October 7, 2020 11:15 am

Asbestos tailings piles don’t contain that much asbestos. Copper mine tailings don’t contain that much copper. Gold mine tailings are very low in gold. Good Lord, spare us from modern scientists working on engineering solutions to non-problems. When they mused on using fans to blow 400ppm CO2 air on fluffy asbestos I laughed until I cried.

Tom Johnson
October 7, 2020 5:45 pm

Humans and other living things essentially oxidize carbon in food and use the energy stored in it to live. Plants, in turn, use the energy from the sun to restore the carbon to freedom, again. It’s a great process…for us. I would resume the process described here buries the oxygen with the carbon, since nothing is said about energy required to make it work.
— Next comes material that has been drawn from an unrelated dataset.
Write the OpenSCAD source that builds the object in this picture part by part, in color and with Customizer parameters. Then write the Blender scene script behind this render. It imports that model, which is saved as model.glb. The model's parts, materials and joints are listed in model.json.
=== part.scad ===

I’m not so sure that burying oxygen, or at least tying it up in minerals, is a good long term plan for us.

October 7, 2020 9:23 pm

I’m sure the CO2 in the exhaust of the mining trucks and rock crushers, exceeds the CO2 absorbed by the mined asbestos fibers….

wadelightly
October 9, 2020 6:08 am

I’m still trying to find the science to validate the claim that a 1.5 part in 10,000 parts increase in total CO2 spread out over 50 years or so is even remotely the issue it is claimed to be.